How Chili Crisp Is Made: Pour-Over vs. Simmer, and What It Means for the Jar

Hot oil poured over dried chilies and aromatics — how chili crisp is made — Flavor Index Lab
Photo: Maximilian Waidhas / Unsplash

There are two ways to make chili crisp. Both produce something recognizable as chili crisp. But they’re different techniques, they carry different histories, and they yield different results in the jar. Understanding how chili crisp is made — and which method was used — is one of the faster ways to calibrate expectations before you open a new bottle.

Most people don’t think about how chili crisp is made. They read the ingredient list, check the heat level, maybe look at the oil-to-solids ratio. That’s all good. But method matters too, and it’s almost never on the label.


The Core Method: Frying Aromatics in Oil

Every chili crisp starts the same way: aromatics — typically garlic, shallots, dried chilies, and whatever else defines that jar — get cooked in oil. The oil is the medium and the carrier. The aromatics are the payload. What makes the methods different is how the cooking happens.

The goal in both cases is the same: drive off moisture, develop flavor through the Maillard reaction, and infuse the oil with the aromatic compounds from every ingredient.
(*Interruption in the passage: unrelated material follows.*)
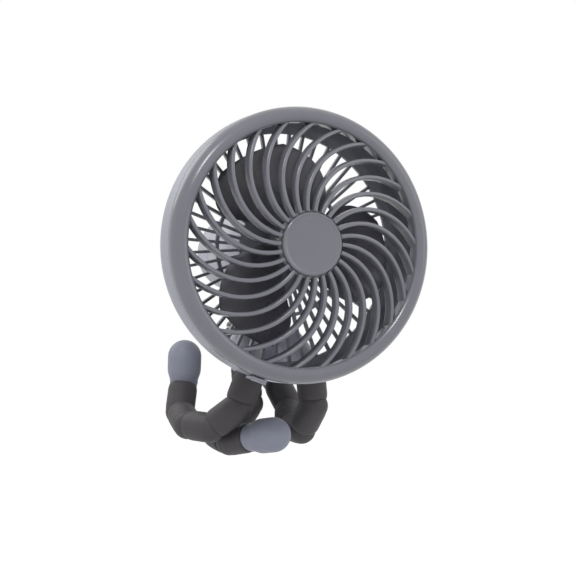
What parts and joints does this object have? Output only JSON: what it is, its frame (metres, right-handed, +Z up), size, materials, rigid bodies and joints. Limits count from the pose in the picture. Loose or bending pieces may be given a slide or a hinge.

What changes is the temperature curve, the timing, and the degree of control the maker has over the result.

Garlic and shallots frying in oil — the foundation of chili crisp — Flavor Index Lab
Photo: Alpha Perspective / Unsplash

Pour-Over: The Traditional Method

Pour-over — called you po (油泼) in Chinese cooking, roughly “oil splash” — is the technique with the longer history. The dry aromatics are packed into a vessel, often with spices and dried chilies layered in. Very hot oil is then poured directly over them. The high temperature flash-fries the ingredients in seconds.

It’s fast and dramatic. The sizzle is loud. The aromatics cook almost instantly. That high-heat exposure develops toasty, slightly charred edges on the garlic and shallot that you simply don’t get from a slower cook. The oil picks up a sharper, more aggressive aromatic quality — pronounced, a little smoky, with more defined individual flavors in the solids.

On Temperature

Oil temperature for pour-over is typically 375–425°F (190–220°C). Too cool and the aromatics don’t fry — they steep. Too hot and garlic burns before it crisps, turning the oil bitter. The window is narrow. This is why pour-over requires more attention than simmer, and why rushed versions can go wrong fast.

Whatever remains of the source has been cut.